## WHAT NEEDS TO BE DONE
Set down, exactly as they appear, the lines from the line holding "0.6, metalness: 0" through the line holding "import math", inclusive; output nothing outside that range.

++++++++++++++++++++

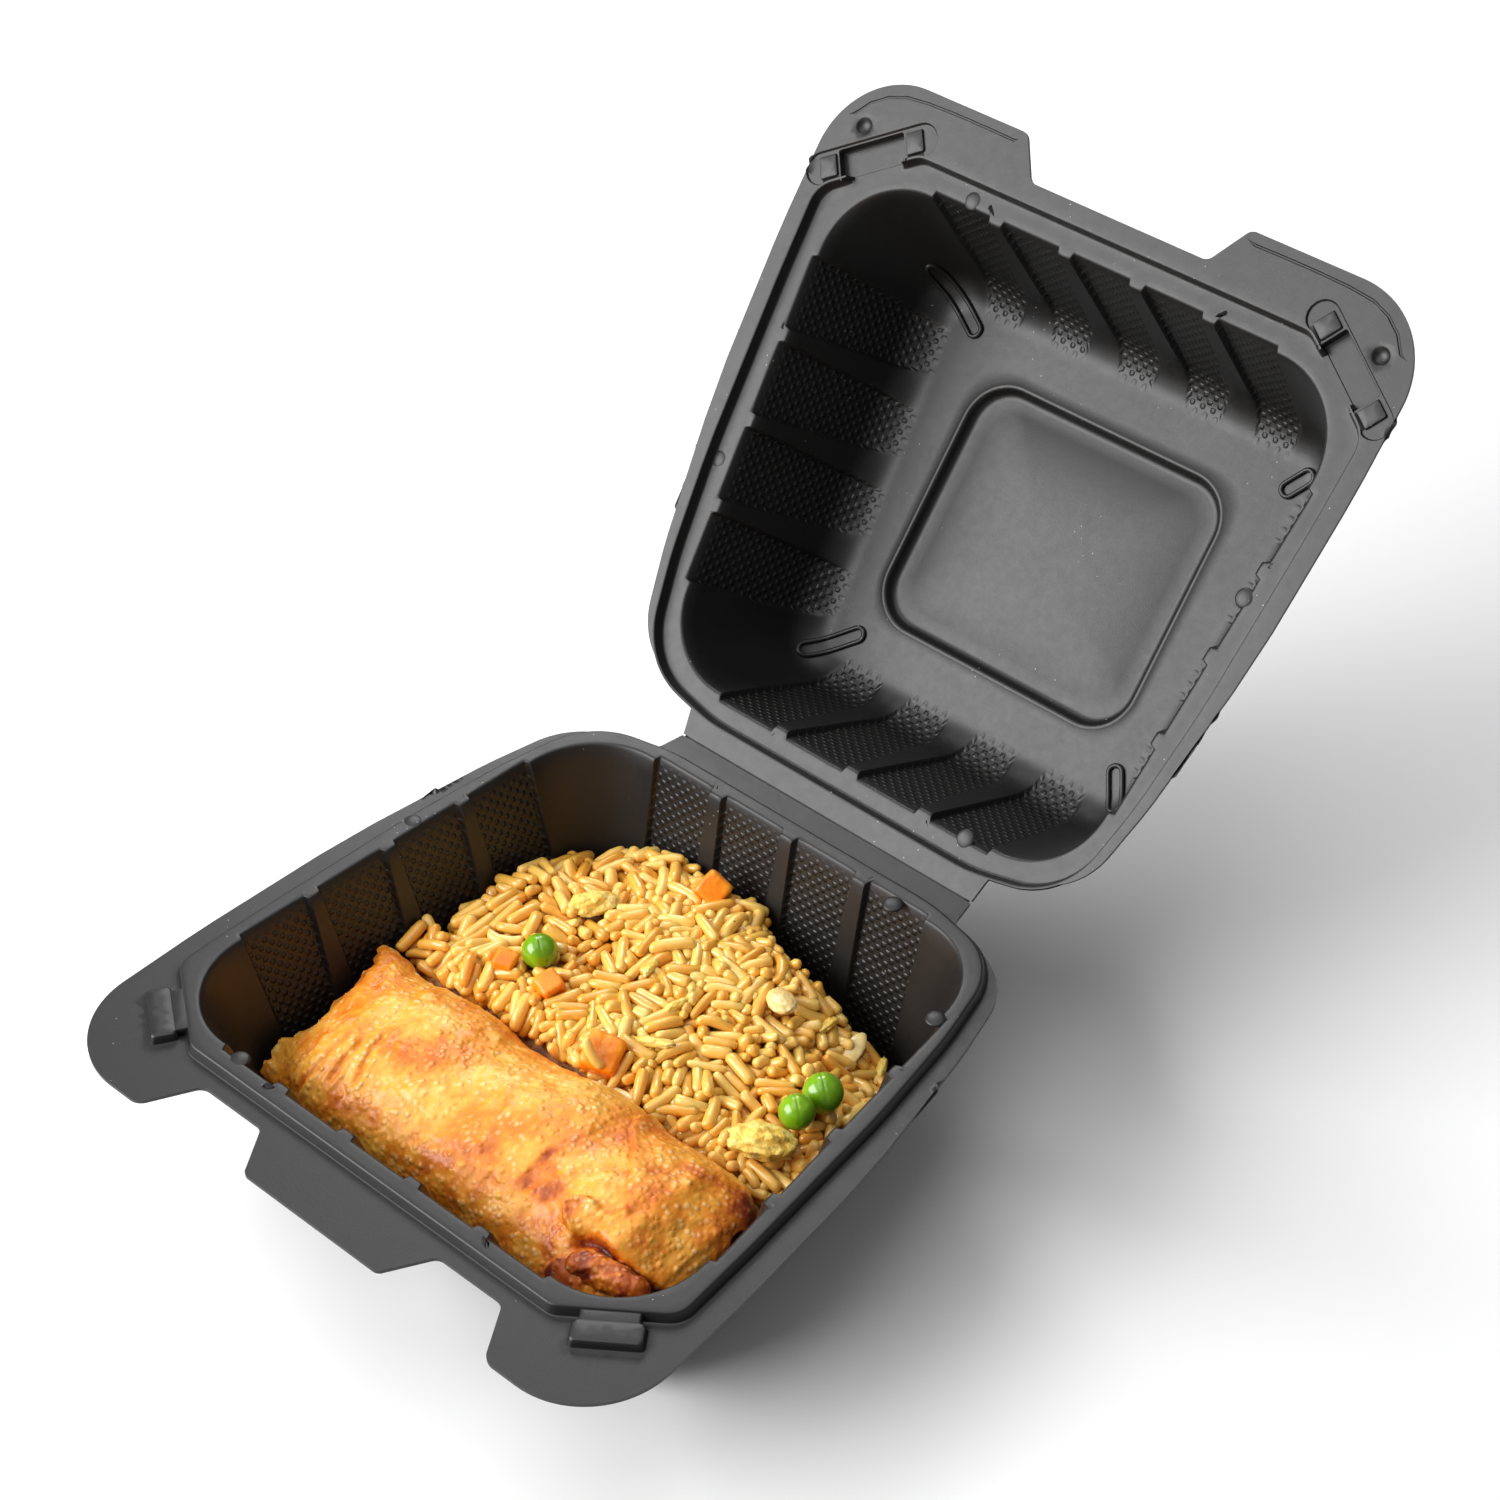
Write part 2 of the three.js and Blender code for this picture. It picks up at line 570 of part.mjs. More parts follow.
// Half width of the basin's ribs at a height, for what lies inside
function basinReach(y, z) {
  const { inset, full } = wallAt(RIM_TOP - z, TRAY_DEPTH, TRAY_DRAFT);
  const taper = (y - BASIN_FRONT_CORNER[1]) / (BASIN_BACK_CORNER[1] - BASIN_FRONT_CORNER[1]);
  return {
    halfX: mix(BASIN_FRONT_CORNER[0], BASIN_BACK_CORNER[0], taper) - inset - RIB_RELIEF_TOP,
    backY: BASIN_BACK_CORNER[1] - inset - RIB_RELIEF_TOP,
    cornerRadius: mix(BASIN_BACK_RADIUS, BASIN_FLOOR_RADIUS, clamp01(inset / full)),
  };
}

// How far a point lies inside the basin's walls, negative outside
function roomInBasin(x, y, z) {
  const { halfX, backY, cornerRadius } = basinReach(y, z);
  const room = Math.min(halfX - Math.abs(x), backY - y, z - BASIN_FLOOR);
  const cornerX = Math.abs(x) - (halfX - cornerRadius);
  const cornerY = y - (backY - cornerRadius);
  if (cornerX > 0 && cornerY > 0) {
    return Math.min(room, cornerRadius - Math.hypot(cornerX, cornerY));
  }
  return room;
}

// Height of the rice over the table
function heapHeight(x, y) {
  const crownX = Math.cos((x - HEAP_CROWN.x) / HEAP_CROWN.spreadX);
  const crownY = Math.cos((y - HEAP_CROWN.y) / HEAP_CROWN.spreadY);
  const toRight = ramp(x, SLOPE_TO_RIGHT.x);
  const toBackRight = ramp(x, SLUMP_BACK_RIGHT.x) * ramp(y, SLUMP_BACK_RIGHT.y);
  const toBackLeft = ramp(-x, SLUMP_BACK_LEFT.x) * ramp(y, SLUMP_BACK_LEFT.y);
  const drops = [
    SLOPE_TO_RIGHT.drop * toRight,
    SLUMP_BACK_RIGHT.drop * toBackRight,
    SLUMP_BACK_LEFT.drop * toBackLeft,
    DIP_BY_ROLL.drop * (1 - ramp(y, DIP_BY_ROLL.y)),
  ];
  return HEAP_TOP + HEAP_CROWN.height * crownX * crownY - drops.reduce((sum, drop) => sum + drop);
}

// Reach of the heap from its middle in a direction, held off the walls and the roll
function heapReach(angle, z) {
  const stepX = Math.cos(angle);
  const stepY = Math.sin(angle);
  let reach = HEAP_REACH.from;
  while (reach < HEAP_REACH.to) {
    const x = HEAP_MIDDLE[0] + stepX * reach;
    const y = HEAP_MIDDLE[1] + stepY * reach;
    const rightSlump = x > 0 ? HEAP_RIGHT_GAP + HEAP_BACK_RIGHT_GAP * ramp(y, [10, 30]) : 0;
    if (roomInBasin(x, y, z) < HEAP_WALL_GAP + rightSlump) break;
    if (y < ROLL_CENTRE_Y + ROLL_HALF_WIDTH * HEAP_ROLL_OVERLAP) break;
    reach += HEAP_REACH.step;
  }
  return reach;
}

const edgeSag = (share) => HEAP_EDGE.drop * ramp(share, [HEAP_EDGE.from, 1 - HEAP_EDGE.from]);

function heapCore() {
  const rings = [];
  const ringAt = (share, z) => {
    const ring = [];
    for (let station = 0; station < HEAP_STATIONS; station += 1) {
      const angle = (station / HEAP_STATIONS) * 2 * Math.PI;
      const reach = heapReach(angle, z ?? HEAP_EDGE_Z) * share;
      const x = HEAP_MIDDLE[0] + Math.cos(angle) * reach;
      const y = HEAP_MIDDLE[1] + Math.sin(angle) * reach;
      const bump = HEAP_LUMPS * Math.sin(x * 0.9) * Math.cos(y * 0.8);
      ring.push(new THREE.Vector3(x, y, z ?? heapHeight(x, y) + bump - GRAIN_DEPTH - edgeSag(share)));
    }
    return ring;
  };
  rings.push(ringAt(HEAP_FOOT_SHARE, BASIN_FLOOR + CLEARANCE));
  rings.push(ringAt(1, HEAP_LOW_Z));
  for (let ring = HEAP_RINGS; ring > 0; ring -= 1) rings.push(ringAt(ring / HEAP_RINGS));
  return solid(loft(rings));
}

// A grain: a short rod with rounded ends, lying along X
function grainGeometry(length, width) {
  const radius = width / 2;
  const half = length / 2;
  const profile = [[0, -half], [radius, -half * 0.55], [radius, half * 0.5], [0, half]];
  const points = profile.map(([r, along]) => new THREE.Vector2(r, along));
  return new THREE.LatheGeometry(points, GRAIN_SIDES).rotateZ(-Math.PI / 2);
}

// Toppings on the rice: name, kind, centre, size, and how far each is turned about X, Y and Z
const TOPPINGS = [
  ['pea_1', 'pea', [-25.2, 9.4, 30.6], 3.8, [0, 0, 0]],
  ['pea_2', 'pea', [42.9, 20.4, 26.4], 4.2, [0, 0, 0]],
  ['pea_3', 'pea', [43.4, 12.1, 28.2], 3.7, [0, 0, 0]],
  ['carrot_1', 'carrot', [-11.2, 47, 29.4], 3.9, [38, 32, 10]],
  ['carrot_2', 'carrot', [-29.6, 3.4, 29.2], 2.9, [10, 15, 20]],
  ['carrot_3', 'carrot', [-17.9, 4.6, 28.9], 3.3, [15, -10, 75]],
  ['carrot_4', 'carrot', [3.1, -1.4, 27.6], 5, [25, 14, 22]],
  ['egg_1', 'egg', [-28, 28, 28.6], 4.2, [8, 5, 60]],
  ['egg_2', 'egg', [42.4, 3.2, 26.3], 5.6, [0, 12, 40]],
  ['onion_1', 'onion', [21, 32.5, 28.2], 4.2, [10, 8, 147]],
].map(([name, kind, [x, y, z], size, [turnX, turnY, turnZ]]) => (
  { name, kind, x, y, z, size, turn: { turnX, turnY, turnZ } }
));

const TOPPING_FINISH = {
  pea: { color: 0x4f9a1c, roughness: 0.35, metalness: 0 },
  carrot: { color: 0xe8701a, roughness: 0.4, metalness: 0 },
  egg: { color: 0xf0cf72, roughness: 0.55, metalness: 0 },
  onion: { color: 0xe9dcae, roughness: 0.4, metalness: 0 },
};

// A carrot dice is a ball drawn out to the rounded cube of this power, egg and onion are flat scraps
const DICE_POWER = 5;
const DICE_SHARE = 0.8;
const SCRAP_SHAPE = { egg: [1.2, 0.72, 0.5], onion: [1, 0.72, 0.32] };

function diceGeometry(radius) {
  const ball = new THREE.IcosahedronGeometry(1, 1);
  const place = ball.attributes.position;
  for (let index = 0; index < place.count; index += 1) {
    const point = new THREE.Vector3().fromBufferAttribute(place, index);
    const powers = point.toArray().map((part) => Math.abs(part) ** DICE_POWER);
    const length = (powers[0] + powers[1] + powers[2]) ** (1 / DICE_POWER);
    place.setXYZ(index, ...point.multiplyScalar((radius * DICE_SHARE) / length).toArray());
  }
  return ball;
}

function toppingGeometry({ kind, x, y, z, size, turn }, extra) {
  const radius = size + extra;
  if (kind === 'pea') return placed(new THREE.IcosahedronGeometry(radius, 1), { x, y, z });
  if (kind === 'carrot') return placed(diceGeometry(radius), { x, y, z, ...turn });
  const scrap = new THREE.IcosahedronGeometry(radius, 1).scale(...SCRAP_SHAPE[kind]);
  return placed(scrap, { x, y, z, ...turn });
}

// Whether a point lies in the space that the roll and the toppings take up
function takenByFood(x, y, z) {
  const overRoll = Math.hypot(
    (y - ROLL_CENTRE_Y) / (ROLL_HALF_WIDTH + 1),
    (z - ROLL_CENTRE_Z) / (ROLL_HALF_HEIGHT + 1),
  );
  if (overRoll < 1) return true;
  return TOPPINGS.some((topping) => {
    const near = topping.size + TOPPING_ROOM;
    return Math.hypot(x - topping.x, y - topping.y, z - topping.z) < near;
  });
}

// Grains spread evenly over the heap, each tilted a little, with those that would cross left out
function heapGrains() {
  const random = seededRandom(HEAP_SEED);
  const kept = [];
  const grains = [];
  for (let turn = 0; turn < GRAIN_TRIES && grains.length < GRAIN_LIMIT; turn += 1) {
    const angle = random() * 2 * Math.PI;
    const share = Math.sqrt(random());
    const length = mix(GRAIN_LENGTH[0], GRAIN_LENGTH[1], random());
    const width = mix(GRAIN_WIDTH[0], GRAIN_WIDTH[1], random());
    const heading = random() * Math.PI;
    const tilt = (random() - GRAIN_TILT_DOWN) * GRAIN_TILT * DEGREE;
    const reach = heapReach(angle, HEAP_EDGE_Z) * share;
    const x = HEAP_MIDDLE[0] + Math.cos(angle) * reach;
    const y = HEAP_MIDDLE[1] + Math.sin(angle) * reach;
    const above = width * 0.24 + Math.abs(Math.sin(tilt)) * length * 0.3;
    const z = heapHeight(x, y) - GRAIN_DEPTH - edgeSag(share) + above;
    const direction = new THREE.Vector3(
      Math.cos(heading) * Math.cos(tilt),
      Math.sin(heading) * Math.cos(tilt),
      Math.sin(tilt),
    );
    const middle = new THREE.Vector3(x, y, z);
    const ends = [-1, 0, 1].map((end) => middle.clone().addScaledVector(direction, (end * length) / 2));
    const crowded = kept.some((other) => Math.hypot(other.x - x, other.y - y) < GRAIN_SPACING);
    const blocked = ends.some((end) => (
      roomInBasin(end.x, end.y, end.z) < width / 2 + CLEARANCE || takenByFood(end.x, end.y, end.z)
    ));
    if (crowded || blocked) continue;
    kept.push({ x, y });
    const swing = new THREE.Quaternion().setFromUnitVectors(new THREE.Vector3(1, 0, 0), direction);
    const matrix = new THREE.Matrix4().makeRotationFromQuaternion(swing).setPosition(x, y, z);
    grains.push(solid(grainGeometry(length, width).applyMatrix4(matrix)));
  }
  return grains;
}

function makeRiceHeap() {
  const toppings = TOPPINGS.map((topping) => solid(toppingGeometry(topping, CLEARANCE)));
  const taken = joined([solid(makeRollBody(CLEARANCE)), rolledCorner(CLEARANCE), ...toppings]);
  return geometryOf(joined([heapCore(), ...heapGrains()]).subtract(taken));
}

const group = new THREE.Group();
group.add(named('tray_shell', makeTray(), BLACK_PLASTIC));

const lid = new THREE.Group();
lid.position.set(0, HINGE_Y, HINGE_Z);
lid.rotation.x = -LID_OPEN_ANGLE * DEGREE;
lid.add(named('lid_shell', makeLid(), BLACK_PLASTIC));
group.add(lid);

group.add(named('egg_roll', makeEggRoll(), { color: 0xd98a35, roughness: 0.6, metalness: 0 }));
group.add(named('rice_heap', makeRiceHeap(), { color: 0xe6cf95, roughness: 0.45, metalness: 0 }));
TOPPINGS.forEach((topping) => {
  group.add(named(topping.name, toppingGeometry(topping, 0), TOPPING_FINISH[topping.kind]));
});

export default group;
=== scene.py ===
"""Takeaway meal container: a black hinged tray and lid with an egg roll and vegetable fried rice."""
import math

import bmesh
import bpy
import numpy as np
from mathutils.bvhtree import BVHTree
from mathutils import Matrix, Vector, noise
from mathutils.geometry import delaunay_2d_cdt


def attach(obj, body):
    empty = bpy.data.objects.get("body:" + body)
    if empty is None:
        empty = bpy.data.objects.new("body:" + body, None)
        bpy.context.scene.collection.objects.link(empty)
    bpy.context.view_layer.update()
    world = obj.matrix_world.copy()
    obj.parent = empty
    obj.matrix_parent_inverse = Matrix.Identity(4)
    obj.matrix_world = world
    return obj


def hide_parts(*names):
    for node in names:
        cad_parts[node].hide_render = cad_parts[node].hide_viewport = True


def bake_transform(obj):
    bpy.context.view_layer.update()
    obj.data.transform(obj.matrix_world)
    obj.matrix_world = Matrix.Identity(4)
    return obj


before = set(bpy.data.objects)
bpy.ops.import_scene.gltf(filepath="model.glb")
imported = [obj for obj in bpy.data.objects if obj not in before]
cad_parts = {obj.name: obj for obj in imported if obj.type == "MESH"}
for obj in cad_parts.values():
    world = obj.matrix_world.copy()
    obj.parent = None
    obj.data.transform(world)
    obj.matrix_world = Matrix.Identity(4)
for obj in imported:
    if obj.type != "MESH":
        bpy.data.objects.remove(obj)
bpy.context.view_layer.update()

MM = 0.001

# Moulded sheet, in millimetres
SHEET = 0.8
FLANGE_TOP = 40.9
RIM_TOP = 43.1
FOOT_STEP = 1.2
HINGE_Y = 69.4
HINGE_GAP = 0.15
HINGE_Z = FLANGE_TOP + HINGE_GAP
LID_OPEN = math.radians(133.8)
LEDGE_DEPTH = 2.5
LID_FLOOR_DEPTH = 37.3
LID_PANEL_DEPTH = 2.1
GROOVE_CLEARANCE = 0.9
RIM_SLOPE = 0.6

FLANGE_SIDE = [(75.2, -38, 150), (72.3, 0, 150), (66.2, 35.5, 60), (60.8, 56.8, 17), (41.6, 62.4, 3),
               (40.2, HINGE_Y - HINGE_GAP, 0)]
TRAY_FLANGE = [(18.5, -76.4, 2), (24.7, -66.4, 2.5), (41.6, -66.4, 3), (48.4, -77.8, 3.5),
               (76.4, -77.8, 19.5)] + FLANGE_SIDE
LID_FLANGE = [(22.9, -68, 2.5), (28.9, -77.1, 2.5), (76.2, -77.1, 19.5)] + FLANGE_SIDE
RIM_CORNERS = [(50, -62, 4), (69.7, -48.1, 5), (68.6, -28, 120), (65.4, 12, 120), (62, 36, 50),
               (56.6, 58.4, 17), (36, 62.6, 30)]

# Basin: opening corners (x, y, round), floor round, and the fillet between wall and floor
BASIN_CORNERS = [(-67.9, -58.2, 20), (67.9, -58.2, 20), (56.8, 59.2, 20), (-56.8, 59.2, 20)]
BASIN_FLOOR_RADIUS = 5
FILLET = 9
RELIEF_TOP, RELIEF_FLOOR = 1.4, 0.9
RIB_EDGE = 0.7
KNURL_PITCH = 1.35
# Walls in order front, right, back, left: panels, pitch, rib width and shift at the top and the floor
WALLS = [(5, (18.6, 18.1), (3.6, 10), (0, 0)), (4, (19.9, 19.3), (3.2, 9.8), (2.3, -0.4)),
         (4, (20, 18.7), (3.8, 8.7), (0, 0)), (4, (19.9, 19.3), (3.2, 9.8), (-2.3, 0.4))]
TRAY_DRAFT, LID_DRAFT = 16, 18
PANEL_HALF = (33.7, 29.0)
PANEL_RADIUS = 10
PANEL_CENTRE_Y = 0.4

LATCH_CENTRE = (61.9, -59.5)
LATCH_TURN = 35.2
# Half-moon marks on the openings, and the ends of the lid's corner beads
TRAY_MOONS = [(-63.5, 11.4), (29.7, 57.5), (57, 38.5), (-40, -58)]
LID_MOONS = [(-35.3, 129.3), (31.1, 10.3), (-65, 56), (63, 80)]
LID_BEADS = [((-53.9, 113.7), (-40.5, 105)), ((47.9, 109), (43.3, 102.5)), ((-44.1, 24.9), (-32.9, 35)),
             ((42.3, 27), (37.3, 35.7))]


def mix(a, b, t):
    return a + (b - a) * t


def smooth(t):
    t = np.clip(t, 0, 1)
    return t * t * (3 - 2 * t)


def bell(distance, width):
    return np.exp(-(distance / width) ** 2)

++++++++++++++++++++

## SOLUTION TO THIS PROBLEM
group.add(named('egg_roll', makeEggRoll(), { color: 0xd98a35, roughness: 0.6, metalness: 0 }));
group.add(named('rice_heap', makeRiceHeap(), { color: 0xe6cf95, roughness: 0.45, metalness: 0 }));
TOPPINGS.forEach((topping) => {
  group.add(named(topping.name, toppingGeometry(topping, 0), TOPPING_FINISH[topping.kind]));
});

export default group;
=== scene.py ===
"""Takeaway meal container: a black hinged tray and lid with an egg roll and vegetable fried rice."""
import math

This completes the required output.